In the spring of 1971, under the auspices of the International Academy of Ceramics, the Tennessee Arts Commission pledged its support for the promotion and establishment of the U.S. International Ceramic Symposiums. The Symposium’s mission to help develop a worldwide network of support for ceramic art was achieved by bringing together top ceramic artists from around the world for a month-long sharing of ideas and creation of innovative ceramics.

          

Left: “Gerda Spurey (Austria) assembles sculptural forms form poured porcelain slip. The liquid porcelain is deflocculated, and related shapes are poured on plaster bats as the artist carefully controls the poured form. Determining the proper time for removal of the wafer-thin slab is important for successful separation between bat and clay. The finished, glazed form combines the organic qualities of hand building with the static fluidity of cast ware.” (Ceramics Monthly) Right: Image appears in 1973 ICS catalogue

Gerda and Kurt Spurey represented Austria at the First U.S. International Ceramic Symposium, which consisted of twenty-five artists from thirteen different countries, and was hosted in the summer of 1973 at the Memphis Academy of Art. While participating in the Symposium, the Spureys worked together, producing elegant organic works in porcelain that were assembled out of multiple thin poured porcelain slabs. They created numerous free-standing sculptures as well as two wall reliefs, all of which were fired with a colorless glaze to draw attention to the curves of the form.

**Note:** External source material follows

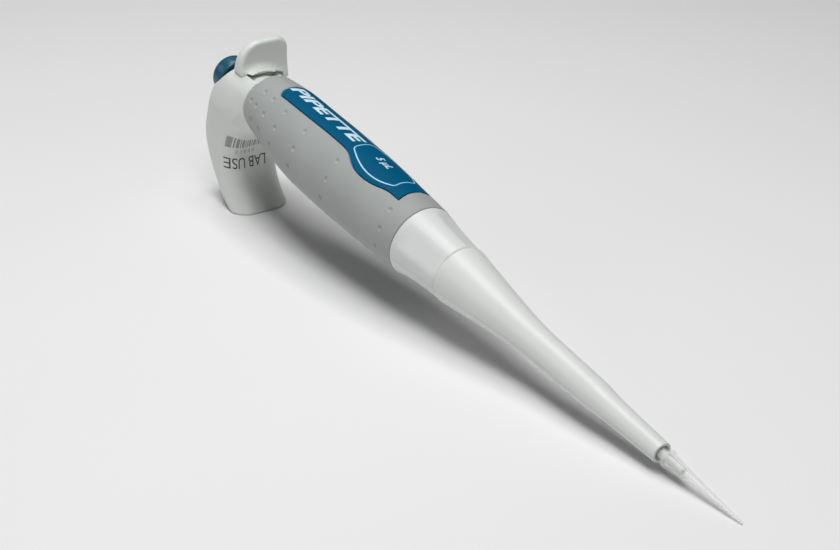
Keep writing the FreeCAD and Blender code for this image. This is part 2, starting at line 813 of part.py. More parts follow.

Following the Symposium, Gerda and Kurt divorced in the fall of 1975, and Gerda assumed her maiden name Gruber. She taught for a year at the Banff Center for Fine Arts in Alberta, Canada, and then settled down in Mexico City, Mexico, where she taught and was influential in establishing the National School of Plastic Arts at UNAM (the National Autonomous University of Mexico). Gruber taught at UNAM from 1976-1986, and in 1988 she moved to the more rural town of Mérida, Yucatan, where she continues to teach ceramics.

Throughout her career Gruber has continued to push herself and develop her art. In 1985 she returned to Tennessee to attend the 1985 International Ceramic Symposium that was held at the Appalachian Center for Crafts in Smithville, Tennessee, this time representing Mexico. She described her experience at this symposium as “a catalyst for personal development,” saying, “no matter how interesting the clay objects created during the Symposium, even more valuable are the impressions each participant takes home. From cultural differences and intellectual interactions emerges a new personal vision.”[1] In the nineties she expanded her artistic mediums, and began working with glass, bronze, silver, wood, and natural fibers. In 2001, Gruber and Mari Carmen Castañer co-founded the Gruber Jez Foundation, a non-profit located in an old police station, which supports contemporary ceramic art through educational and artistic residency programs.

Gruber’s work has been exhibited in numerous solo and group exhibitions internationally. She was awarded a medal in recognition of her ceramic art teaching by the First National Biennial of Art in Ceramics in 1996. Her work is in the collections of the Museum of Modern Art in Mexico City, Mexico; the Museum of the City of Mérida in Mérida, Mexico; the Victoria and Albert Museum in London, England; the International Olympic Ceramic Sculpture Museum in Athens, Greece; the Ariana Muesum in Geneva, Switzerland; the International Museum of Ceramics in Faenza, Italy; the Danish Museum of Art and Design in Copenhagen, Denmark.

Commenting on the many years she and her husband, Kurt, have used porcelain for their sculptural pieces, “The material of porcelain is translucent and we used this effect. We never use color, or at least very seldom. For sculpture it is very good to make the things monochrome.” – 1973 International Ceramic Symposium catalogue

[1] Merritt, Alice C. International Ceramic Symposium. Ceramics Monthly. February 1986. Page 42.